To prepare a new parking policy, Bratislava City Hall needed an analysis of revenues and expenses. Instead of launching a public competition to hire an external firm, it directly approached Deloitte. Bratislava already has a general contract with the company for audit services, therefore, it officially presented the parking analysis as consultations which are part of the audit services contract.
The municipality ordered 1300 hours of those consultations at a rate €65 per hour. The price reflected the tariff rate in the contract, according to Skokanová.
Deloitte was probably in a rush, as it handed over the audit with a serious mistake which would likely cost the city €1 million per year. It did not reflect the costs of the municipal police enforcing the new rules, according to Aufrichtová. The team working on the new policy, including Aufrichtová, pointed out the mistake and the firm corrected it.
Yet she also discovered that Deloitte does not want the public to see the data. Thoug, as she recalled, the firm allowed municipal MPs to see it.
“As the analysis is paid for with public money it didn’t seem right to me to hide it from the pubic,” Aufrichtová said.
Deloitte’s concluding report also contains recommendations concerning the process of future public procurement, which is the reason why it is not accessible to the public for the time being, according to Skokanová.
However, even the Supreme Audit Office criticises the Slovak capital for concealing the contract.
“It is unacceptable that documents regarding public offers and financed from the budget of a self-government are concealed,” Daniela Bolech Dobáková told The Slovak Spectator.

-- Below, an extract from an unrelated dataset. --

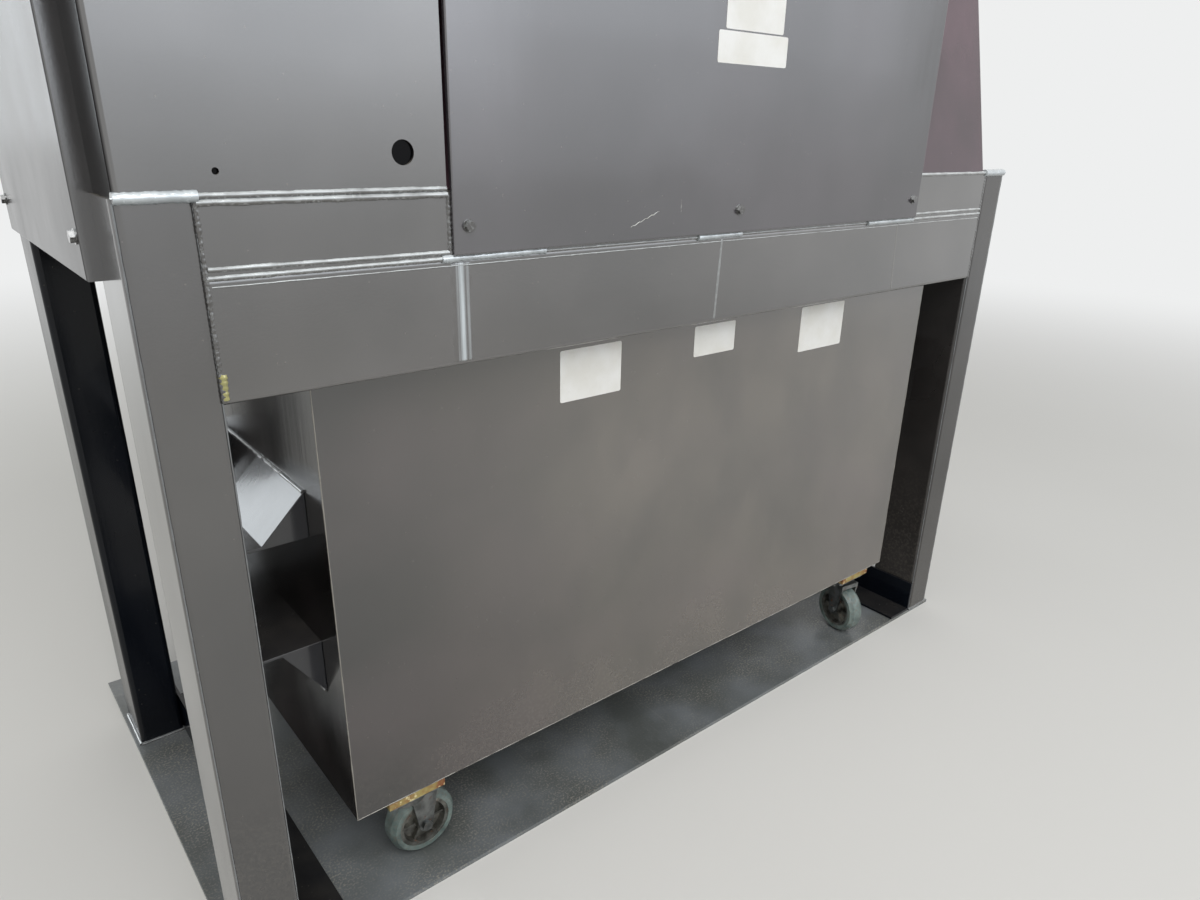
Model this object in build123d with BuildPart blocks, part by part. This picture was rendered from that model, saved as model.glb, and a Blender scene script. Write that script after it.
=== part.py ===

After Aufrichtová pointed out the hidden analysis, her superior yelled at her and asked how dare she criticise a service provider. She then sent an e-mail to the Bratislava mayor to explain her doubts. The municipality subsequently adopted rules saying that its employees are not allowed to communicate with Nesrovnal or municipal MPs, Aufrichtová described the consequences.
“They also started to ask me with whom I have lunch and my superior demanded reports about my meetings,” Aufrichtová said. “It was strange but I saw it as part of tense situation.”
There is no ban against employees communicating with the mayor or the city’s MPs, and city hall has organisational rules for such communication, Skokanová responded.
However, the ban is not listed in the official rules but was ordered by superiors during a staff meeting and its violation would be considered serious misconduct, possibly leading to losing one's job, according to Aufrichtová.
Later, someone changed her records of worked hours per month so she did not fulfil the required amount. This would again be a serious violation of the rules.
City hall checked on the complaint and found no manipulation concerning Aufrichtová’s shifts, Skokanová responded.
Eventually, Aufrichtová left the municipality at the end of 2016.
“I can prove all my claims and I’m willing to confront Mayor Ivo Nesrovnal,” Aufrichtová said.
The same people bullying Aufrichtová were also dealing roughly with Kratochvílová, she says. For example, the municipality director was publicly defaming her for fabricated rules violations. Furthermore, she faced a disciplinary commission and some workers were not allowed to speak with her.
Those people are trying to rule the municipality behind Nesrovnal’s back, according to Kratochvílová
“We won’t respond to questions that are presenting lies and manipulative claims to readers,” Skokanová responded.
As an example, Kratochvílová pointed to city hall’s intervention in the public competition for the head of the traffic engineering department. Despite the fact that Ján Kovalčík won the competition, the municipality decided that he will not get the position.
“It happened because someone called,” Kratochvílová told The Slovak Spectator. “Municipality director Martin Maruška called me and openly told me that Kovalčík simply could not win.”
Kratochvílová set the conditions for the new head and the commission is no obliged to choose from among the candidates, according to Skokanová.
Former employees agree that the bullying began after they pointed to some shortcomings or suspicions at the municipality. They experienced yelling, name calling and even public defamation at staff meetings.
“It was unpleasant, I discussed it with my lawyers but it cannot be compared to bossing which Kratochvílová experienced,” Uhliariková told The Slovak Spectator.
Most employees have one-year job contracts, therefore, the municipality does not have to fire problematic people, it simply does not prolong their contracts, according to Uhliariková.
The National Labour Inspectorate received two complaints of bullying in the last five years, both of them in 2016. The subsequent inspection found no violation of legislation, according to the inspectorate’s spokesperson Viliam Kukumberg.
“Staff meetings look like any other staff meetings many people are present and most of them still work at the municipality without problems,” Skokanová said. “Yelling, name calling and vulgarism are not common practice of anyone at the municipality.”
In general, 94 people left the municipality in the first year after Nesrovnal took office in December 2014, former mayor deputy Ignác Kocek told the Nový Čas tabloid daily.
There are dozens of people who have left due to bullying, according to Feik.
“They were primarily experts who have not been replaced and then we cannot be surprised that projects such as the Old Bridge, road reconstruction, competition for public lighting, parking policy and others are finished late,” Feik told the Slovak Spectator.
Skokanová responded that the municipality continually hires people to occupy open job positions.
There are probably more of such people and it would be easier for them to protect their rights even in court if they were united, according to Petrusová.
“At first I didn’t want to act publicly but now I see that there are many of us and we should unite,” Petrusová told The Slovak Spectator.